Warnings and Prompts
Some things that can't be secured in the code are sufficiently dangerous that there should be a warning before allowing the system to proceed. These things can be considered non-requirements, or they can be used to drive requirements that improve the architecture of the system. See Chapter 15 “Human Factors and Usability” for more information.
Microsoft's “10 Immutable Laws”
Microsoft's “10 Immutable Laws of Security” are an example of how to explain what your system doesn't do. The second paragraph of that document opens with “Don't hold your breath waiting for an update that will protect you from the issues we'll discuss below. It isn't possible for Microsoft or any software vendor to ‘fix’ them, because they result from the way computers work” (Culp, 2013). The first several “laws” are as follows:
1. Law #1: If a bad guy can persuade you to run his program on your computer, it's not solely your computer anymore.
2. Law #2: If a bad guy can alter the operating system on your computer, it's not your computer anymore.
3. Law #3: If a bad guy has unrestricted physical access to your computer, it's not your computer anymore.
4. Law #4: If you allow a bad guy to run active content in your website, it's not your website anymore.
5. Law #5: Weak passwords trump strong security.
6. Law #6: A computer is only as secure as the administrator is trustworthy.
You might note that laws 1, 2, and 4 sure do seem like slight variations on one another. That's to draw out the implications.
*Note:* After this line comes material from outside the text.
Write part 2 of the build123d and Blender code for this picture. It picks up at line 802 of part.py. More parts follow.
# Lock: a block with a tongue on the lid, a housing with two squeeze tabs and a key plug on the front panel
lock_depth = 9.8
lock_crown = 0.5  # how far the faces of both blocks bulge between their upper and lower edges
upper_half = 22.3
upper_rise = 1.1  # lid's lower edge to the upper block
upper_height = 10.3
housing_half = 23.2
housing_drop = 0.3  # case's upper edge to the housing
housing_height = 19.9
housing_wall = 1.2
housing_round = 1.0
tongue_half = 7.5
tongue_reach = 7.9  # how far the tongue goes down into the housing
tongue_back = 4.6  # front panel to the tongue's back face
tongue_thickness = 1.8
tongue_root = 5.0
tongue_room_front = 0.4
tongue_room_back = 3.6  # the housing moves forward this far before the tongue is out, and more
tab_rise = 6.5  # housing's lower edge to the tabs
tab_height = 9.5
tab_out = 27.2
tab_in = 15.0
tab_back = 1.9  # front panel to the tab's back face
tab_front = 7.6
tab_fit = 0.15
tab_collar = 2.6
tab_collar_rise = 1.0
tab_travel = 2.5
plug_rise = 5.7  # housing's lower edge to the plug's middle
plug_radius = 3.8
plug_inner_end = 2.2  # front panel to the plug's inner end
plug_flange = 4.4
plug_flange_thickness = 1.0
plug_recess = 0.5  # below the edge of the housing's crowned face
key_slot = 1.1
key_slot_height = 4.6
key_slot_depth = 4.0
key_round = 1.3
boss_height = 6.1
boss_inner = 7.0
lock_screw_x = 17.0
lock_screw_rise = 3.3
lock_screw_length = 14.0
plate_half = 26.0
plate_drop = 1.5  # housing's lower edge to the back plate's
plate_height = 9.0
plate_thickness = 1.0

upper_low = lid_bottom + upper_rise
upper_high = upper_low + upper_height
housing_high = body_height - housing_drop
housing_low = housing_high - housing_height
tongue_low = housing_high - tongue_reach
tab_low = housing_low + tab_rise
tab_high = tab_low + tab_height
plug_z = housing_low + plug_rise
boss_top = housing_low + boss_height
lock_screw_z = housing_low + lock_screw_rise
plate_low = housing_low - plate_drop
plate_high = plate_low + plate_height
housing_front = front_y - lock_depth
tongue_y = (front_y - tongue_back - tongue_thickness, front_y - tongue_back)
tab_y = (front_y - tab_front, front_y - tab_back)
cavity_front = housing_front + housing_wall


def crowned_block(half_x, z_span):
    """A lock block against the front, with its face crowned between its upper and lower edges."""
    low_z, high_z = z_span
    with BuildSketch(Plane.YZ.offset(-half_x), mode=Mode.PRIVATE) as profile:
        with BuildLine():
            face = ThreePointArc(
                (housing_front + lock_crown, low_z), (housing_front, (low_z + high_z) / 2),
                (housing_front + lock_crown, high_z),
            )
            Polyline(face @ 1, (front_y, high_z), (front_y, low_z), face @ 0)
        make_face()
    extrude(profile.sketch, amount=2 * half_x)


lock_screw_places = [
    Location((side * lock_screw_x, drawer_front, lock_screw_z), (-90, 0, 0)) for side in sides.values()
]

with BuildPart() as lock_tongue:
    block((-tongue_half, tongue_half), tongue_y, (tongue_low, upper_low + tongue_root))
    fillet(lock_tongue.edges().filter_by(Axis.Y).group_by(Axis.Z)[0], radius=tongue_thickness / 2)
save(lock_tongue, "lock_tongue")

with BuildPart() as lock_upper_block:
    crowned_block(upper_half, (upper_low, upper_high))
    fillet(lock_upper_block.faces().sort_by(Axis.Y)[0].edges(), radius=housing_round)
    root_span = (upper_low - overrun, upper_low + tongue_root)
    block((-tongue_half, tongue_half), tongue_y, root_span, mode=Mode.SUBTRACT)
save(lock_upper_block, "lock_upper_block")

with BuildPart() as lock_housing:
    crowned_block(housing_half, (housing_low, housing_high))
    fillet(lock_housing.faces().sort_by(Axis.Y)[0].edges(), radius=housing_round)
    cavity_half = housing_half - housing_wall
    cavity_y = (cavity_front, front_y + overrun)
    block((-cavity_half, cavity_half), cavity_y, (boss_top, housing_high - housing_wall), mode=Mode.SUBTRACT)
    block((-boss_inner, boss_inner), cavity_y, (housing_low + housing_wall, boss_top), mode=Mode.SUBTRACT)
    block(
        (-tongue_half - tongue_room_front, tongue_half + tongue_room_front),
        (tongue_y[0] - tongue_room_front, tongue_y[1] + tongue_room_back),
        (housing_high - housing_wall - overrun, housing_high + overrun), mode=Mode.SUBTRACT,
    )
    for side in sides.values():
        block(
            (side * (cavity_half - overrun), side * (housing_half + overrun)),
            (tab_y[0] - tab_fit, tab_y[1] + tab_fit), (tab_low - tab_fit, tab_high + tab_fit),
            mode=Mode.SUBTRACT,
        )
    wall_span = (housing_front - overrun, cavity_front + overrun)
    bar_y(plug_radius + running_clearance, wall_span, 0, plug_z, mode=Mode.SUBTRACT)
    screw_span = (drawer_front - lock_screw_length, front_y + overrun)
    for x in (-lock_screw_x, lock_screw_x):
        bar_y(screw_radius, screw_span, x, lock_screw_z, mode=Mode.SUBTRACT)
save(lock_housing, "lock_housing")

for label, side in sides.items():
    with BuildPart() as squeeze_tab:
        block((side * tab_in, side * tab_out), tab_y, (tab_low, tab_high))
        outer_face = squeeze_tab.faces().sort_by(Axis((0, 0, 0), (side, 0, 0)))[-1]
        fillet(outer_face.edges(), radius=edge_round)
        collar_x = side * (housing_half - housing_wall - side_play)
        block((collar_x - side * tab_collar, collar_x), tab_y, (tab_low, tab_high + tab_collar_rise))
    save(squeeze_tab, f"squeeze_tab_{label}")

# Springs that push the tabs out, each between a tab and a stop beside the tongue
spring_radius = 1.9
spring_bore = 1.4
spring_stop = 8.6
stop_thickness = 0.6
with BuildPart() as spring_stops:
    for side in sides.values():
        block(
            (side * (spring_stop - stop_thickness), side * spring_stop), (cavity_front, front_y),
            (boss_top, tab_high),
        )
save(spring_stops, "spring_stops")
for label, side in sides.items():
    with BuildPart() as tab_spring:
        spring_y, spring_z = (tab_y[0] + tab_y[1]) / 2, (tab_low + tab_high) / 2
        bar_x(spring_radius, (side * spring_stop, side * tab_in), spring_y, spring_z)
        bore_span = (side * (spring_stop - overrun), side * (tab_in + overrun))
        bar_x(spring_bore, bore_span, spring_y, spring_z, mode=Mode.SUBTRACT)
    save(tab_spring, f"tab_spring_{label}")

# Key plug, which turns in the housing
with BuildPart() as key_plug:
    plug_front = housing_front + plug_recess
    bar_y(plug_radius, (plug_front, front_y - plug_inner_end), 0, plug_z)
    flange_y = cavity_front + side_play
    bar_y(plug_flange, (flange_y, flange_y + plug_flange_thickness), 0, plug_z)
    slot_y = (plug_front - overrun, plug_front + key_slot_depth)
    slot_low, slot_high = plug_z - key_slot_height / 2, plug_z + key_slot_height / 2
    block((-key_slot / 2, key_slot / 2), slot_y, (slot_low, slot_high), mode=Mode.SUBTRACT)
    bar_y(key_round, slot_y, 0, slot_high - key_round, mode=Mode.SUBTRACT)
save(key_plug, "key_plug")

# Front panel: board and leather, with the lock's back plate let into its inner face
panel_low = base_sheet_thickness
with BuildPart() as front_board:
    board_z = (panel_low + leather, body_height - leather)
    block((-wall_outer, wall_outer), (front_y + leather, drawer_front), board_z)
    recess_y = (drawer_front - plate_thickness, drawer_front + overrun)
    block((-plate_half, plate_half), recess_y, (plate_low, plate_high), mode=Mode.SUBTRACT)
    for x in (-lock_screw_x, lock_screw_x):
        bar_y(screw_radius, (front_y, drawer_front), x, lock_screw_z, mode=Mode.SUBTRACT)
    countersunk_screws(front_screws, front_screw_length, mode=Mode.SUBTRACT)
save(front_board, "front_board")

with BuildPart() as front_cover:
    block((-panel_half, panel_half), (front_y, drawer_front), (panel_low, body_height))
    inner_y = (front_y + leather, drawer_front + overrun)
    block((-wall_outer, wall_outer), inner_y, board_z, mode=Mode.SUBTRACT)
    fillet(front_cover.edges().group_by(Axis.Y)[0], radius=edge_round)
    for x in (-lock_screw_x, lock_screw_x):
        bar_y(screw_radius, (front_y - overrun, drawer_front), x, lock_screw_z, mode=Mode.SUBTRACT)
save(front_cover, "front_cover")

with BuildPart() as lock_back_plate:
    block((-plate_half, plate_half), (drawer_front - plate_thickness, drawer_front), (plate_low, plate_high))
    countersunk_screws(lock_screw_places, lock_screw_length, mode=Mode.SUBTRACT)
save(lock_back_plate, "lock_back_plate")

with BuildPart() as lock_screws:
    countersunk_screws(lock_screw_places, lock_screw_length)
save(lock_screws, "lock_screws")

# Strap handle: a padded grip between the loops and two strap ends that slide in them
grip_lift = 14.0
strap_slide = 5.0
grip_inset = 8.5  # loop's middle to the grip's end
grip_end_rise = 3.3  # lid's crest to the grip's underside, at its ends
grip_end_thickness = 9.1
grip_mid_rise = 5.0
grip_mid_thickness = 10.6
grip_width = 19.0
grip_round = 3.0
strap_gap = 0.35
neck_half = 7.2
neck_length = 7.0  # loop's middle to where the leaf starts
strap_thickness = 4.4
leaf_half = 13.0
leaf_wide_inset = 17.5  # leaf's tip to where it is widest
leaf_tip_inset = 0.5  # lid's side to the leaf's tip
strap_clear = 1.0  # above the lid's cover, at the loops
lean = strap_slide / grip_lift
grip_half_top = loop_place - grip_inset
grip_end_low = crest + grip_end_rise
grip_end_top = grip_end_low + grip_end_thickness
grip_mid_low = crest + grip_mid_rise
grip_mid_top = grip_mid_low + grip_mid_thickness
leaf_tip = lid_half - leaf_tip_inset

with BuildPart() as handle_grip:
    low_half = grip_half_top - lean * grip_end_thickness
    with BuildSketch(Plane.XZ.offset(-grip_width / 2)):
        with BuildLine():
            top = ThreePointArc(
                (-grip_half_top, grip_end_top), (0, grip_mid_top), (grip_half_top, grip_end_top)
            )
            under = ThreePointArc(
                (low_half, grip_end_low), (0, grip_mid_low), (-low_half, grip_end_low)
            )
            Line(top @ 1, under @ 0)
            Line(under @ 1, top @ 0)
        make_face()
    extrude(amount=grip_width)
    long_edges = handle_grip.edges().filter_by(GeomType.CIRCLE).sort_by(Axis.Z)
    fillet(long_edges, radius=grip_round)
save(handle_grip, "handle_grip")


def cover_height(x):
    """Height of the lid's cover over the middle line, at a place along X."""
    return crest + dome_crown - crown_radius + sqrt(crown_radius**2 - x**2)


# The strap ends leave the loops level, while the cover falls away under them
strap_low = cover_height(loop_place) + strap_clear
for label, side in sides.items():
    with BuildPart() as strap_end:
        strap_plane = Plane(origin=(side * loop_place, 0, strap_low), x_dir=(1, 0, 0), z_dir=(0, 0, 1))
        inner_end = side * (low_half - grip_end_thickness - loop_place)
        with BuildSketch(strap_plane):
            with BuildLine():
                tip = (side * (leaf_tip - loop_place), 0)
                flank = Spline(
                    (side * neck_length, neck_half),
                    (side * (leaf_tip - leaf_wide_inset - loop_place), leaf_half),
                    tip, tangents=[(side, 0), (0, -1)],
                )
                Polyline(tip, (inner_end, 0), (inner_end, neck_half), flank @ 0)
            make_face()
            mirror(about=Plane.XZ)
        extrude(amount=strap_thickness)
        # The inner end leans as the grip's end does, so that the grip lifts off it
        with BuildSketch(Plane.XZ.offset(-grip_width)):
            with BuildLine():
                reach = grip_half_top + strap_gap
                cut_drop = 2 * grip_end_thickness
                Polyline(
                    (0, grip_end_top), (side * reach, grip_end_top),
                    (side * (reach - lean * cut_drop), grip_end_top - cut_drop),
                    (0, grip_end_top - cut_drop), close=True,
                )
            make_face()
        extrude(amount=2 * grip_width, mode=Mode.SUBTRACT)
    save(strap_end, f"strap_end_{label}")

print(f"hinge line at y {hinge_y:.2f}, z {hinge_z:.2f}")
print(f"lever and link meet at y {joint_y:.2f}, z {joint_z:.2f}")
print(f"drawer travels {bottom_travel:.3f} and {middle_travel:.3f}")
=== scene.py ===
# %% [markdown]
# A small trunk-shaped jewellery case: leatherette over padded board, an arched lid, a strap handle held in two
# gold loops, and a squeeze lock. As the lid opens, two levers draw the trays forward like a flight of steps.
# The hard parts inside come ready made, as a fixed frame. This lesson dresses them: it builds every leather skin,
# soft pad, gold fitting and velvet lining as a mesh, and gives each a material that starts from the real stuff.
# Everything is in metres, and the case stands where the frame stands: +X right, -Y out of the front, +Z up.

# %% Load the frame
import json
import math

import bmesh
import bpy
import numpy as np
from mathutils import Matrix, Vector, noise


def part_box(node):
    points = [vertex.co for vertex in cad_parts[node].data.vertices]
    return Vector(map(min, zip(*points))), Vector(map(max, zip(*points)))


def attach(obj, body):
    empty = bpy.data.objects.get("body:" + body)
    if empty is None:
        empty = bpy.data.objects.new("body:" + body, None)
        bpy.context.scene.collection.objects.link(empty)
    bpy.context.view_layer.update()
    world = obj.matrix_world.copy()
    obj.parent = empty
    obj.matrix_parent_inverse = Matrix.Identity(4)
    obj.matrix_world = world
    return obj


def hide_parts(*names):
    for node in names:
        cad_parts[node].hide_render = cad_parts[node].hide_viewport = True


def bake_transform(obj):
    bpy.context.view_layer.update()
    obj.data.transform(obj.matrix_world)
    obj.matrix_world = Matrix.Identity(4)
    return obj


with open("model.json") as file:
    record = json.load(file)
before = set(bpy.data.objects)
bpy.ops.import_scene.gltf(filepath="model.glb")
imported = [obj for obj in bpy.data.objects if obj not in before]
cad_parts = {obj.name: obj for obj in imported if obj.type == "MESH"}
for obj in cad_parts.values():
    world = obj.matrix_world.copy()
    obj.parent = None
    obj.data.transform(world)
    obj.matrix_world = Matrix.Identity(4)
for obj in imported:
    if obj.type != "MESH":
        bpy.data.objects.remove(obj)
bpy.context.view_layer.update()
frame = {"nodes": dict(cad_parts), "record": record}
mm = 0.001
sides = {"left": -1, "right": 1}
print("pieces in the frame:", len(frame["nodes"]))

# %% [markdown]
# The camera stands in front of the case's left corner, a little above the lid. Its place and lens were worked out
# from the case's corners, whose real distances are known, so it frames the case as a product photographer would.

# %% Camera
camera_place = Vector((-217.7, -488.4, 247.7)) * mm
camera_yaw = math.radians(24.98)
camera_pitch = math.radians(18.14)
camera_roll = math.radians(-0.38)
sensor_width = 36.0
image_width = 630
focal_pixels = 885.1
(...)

In this chapter, you've learned that good security requirements act as a complement to threat modeling, enabling you to make better decisions about threats you discover with the techniques in Part II of this book.
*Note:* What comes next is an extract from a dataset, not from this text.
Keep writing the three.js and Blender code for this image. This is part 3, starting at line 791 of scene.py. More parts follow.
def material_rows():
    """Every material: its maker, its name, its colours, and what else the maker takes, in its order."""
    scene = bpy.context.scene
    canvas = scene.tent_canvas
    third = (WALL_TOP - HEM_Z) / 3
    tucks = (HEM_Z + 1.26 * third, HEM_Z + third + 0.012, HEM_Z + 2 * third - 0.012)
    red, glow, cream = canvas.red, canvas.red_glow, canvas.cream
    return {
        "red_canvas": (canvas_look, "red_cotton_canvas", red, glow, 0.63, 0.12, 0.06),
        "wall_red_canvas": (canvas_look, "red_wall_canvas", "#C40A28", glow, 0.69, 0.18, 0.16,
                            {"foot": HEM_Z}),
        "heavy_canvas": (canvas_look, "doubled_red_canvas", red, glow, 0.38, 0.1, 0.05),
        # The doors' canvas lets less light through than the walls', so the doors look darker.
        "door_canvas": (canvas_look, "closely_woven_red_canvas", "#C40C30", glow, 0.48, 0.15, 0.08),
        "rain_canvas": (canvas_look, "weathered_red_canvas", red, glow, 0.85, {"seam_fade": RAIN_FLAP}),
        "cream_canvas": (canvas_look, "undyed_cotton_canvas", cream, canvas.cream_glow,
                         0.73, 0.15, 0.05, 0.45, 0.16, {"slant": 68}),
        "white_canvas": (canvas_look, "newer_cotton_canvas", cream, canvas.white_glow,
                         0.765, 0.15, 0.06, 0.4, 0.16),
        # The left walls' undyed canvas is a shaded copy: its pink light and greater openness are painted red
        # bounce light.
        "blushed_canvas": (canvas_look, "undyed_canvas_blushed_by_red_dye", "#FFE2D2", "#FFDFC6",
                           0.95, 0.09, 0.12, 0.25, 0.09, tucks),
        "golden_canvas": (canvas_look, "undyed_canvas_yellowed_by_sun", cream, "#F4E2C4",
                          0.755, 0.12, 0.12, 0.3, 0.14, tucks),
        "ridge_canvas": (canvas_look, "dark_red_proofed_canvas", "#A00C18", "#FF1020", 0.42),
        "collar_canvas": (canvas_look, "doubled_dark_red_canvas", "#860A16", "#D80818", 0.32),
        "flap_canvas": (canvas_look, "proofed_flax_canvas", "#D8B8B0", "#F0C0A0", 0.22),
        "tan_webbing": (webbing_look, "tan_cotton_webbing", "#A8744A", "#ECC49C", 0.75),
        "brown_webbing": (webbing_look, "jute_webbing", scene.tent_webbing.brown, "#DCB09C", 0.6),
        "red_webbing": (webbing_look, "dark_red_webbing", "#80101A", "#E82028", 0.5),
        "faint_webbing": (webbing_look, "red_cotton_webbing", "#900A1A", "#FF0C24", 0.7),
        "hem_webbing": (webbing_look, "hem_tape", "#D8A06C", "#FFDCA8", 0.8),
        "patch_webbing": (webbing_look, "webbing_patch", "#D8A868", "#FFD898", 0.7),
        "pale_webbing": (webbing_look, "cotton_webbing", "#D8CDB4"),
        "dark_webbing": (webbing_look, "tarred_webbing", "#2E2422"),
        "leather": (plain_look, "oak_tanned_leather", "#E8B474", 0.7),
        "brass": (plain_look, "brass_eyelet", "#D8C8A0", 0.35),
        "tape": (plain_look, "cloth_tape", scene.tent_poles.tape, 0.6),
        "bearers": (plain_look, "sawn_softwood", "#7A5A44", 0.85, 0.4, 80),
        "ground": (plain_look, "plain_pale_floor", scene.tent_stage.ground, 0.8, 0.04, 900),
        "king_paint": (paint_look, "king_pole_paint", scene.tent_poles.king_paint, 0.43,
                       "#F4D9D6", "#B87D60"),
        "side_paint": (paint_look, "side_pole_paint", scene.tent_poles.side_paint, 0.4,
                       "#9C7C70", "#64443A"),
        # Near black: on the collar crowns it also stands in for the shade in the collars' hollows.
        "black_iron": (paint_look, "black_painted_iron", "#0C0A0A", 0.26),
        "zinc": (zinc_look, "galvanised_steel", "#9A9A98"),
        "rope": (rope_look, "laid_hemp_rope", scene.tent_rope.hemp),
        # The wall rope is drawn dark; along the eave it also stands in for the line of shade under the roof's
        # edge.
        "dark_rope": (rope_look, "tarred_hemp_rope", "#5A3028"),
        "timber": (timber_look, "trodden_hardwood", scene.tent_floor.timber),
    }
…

You've been given a set of base requirements that are designed to help you do the following:
§ Understand the space of security requirements better.
§ Quickly crystalize more precise requirements.
This chapter should serve as a practical, go-to resource when you're working through requirements at a business or technology level. The business level includes requirements driven by competitive pressure and industry, and requirements to handle vulnerabilities that your code might contain.
You've also seen how to use people/process/technology and prevent/detect/respond to inform your requirements process. Compliance frameworks, including those from the Cloud Security Alliance, the U.S. government, and the payment card industry can be used as a base for your requirements.
You've learned about a variety of sources for privacy requirements. Lastly, you've been reminded how the STRIDE threats violate properties, and how those properties can be developed into requirements.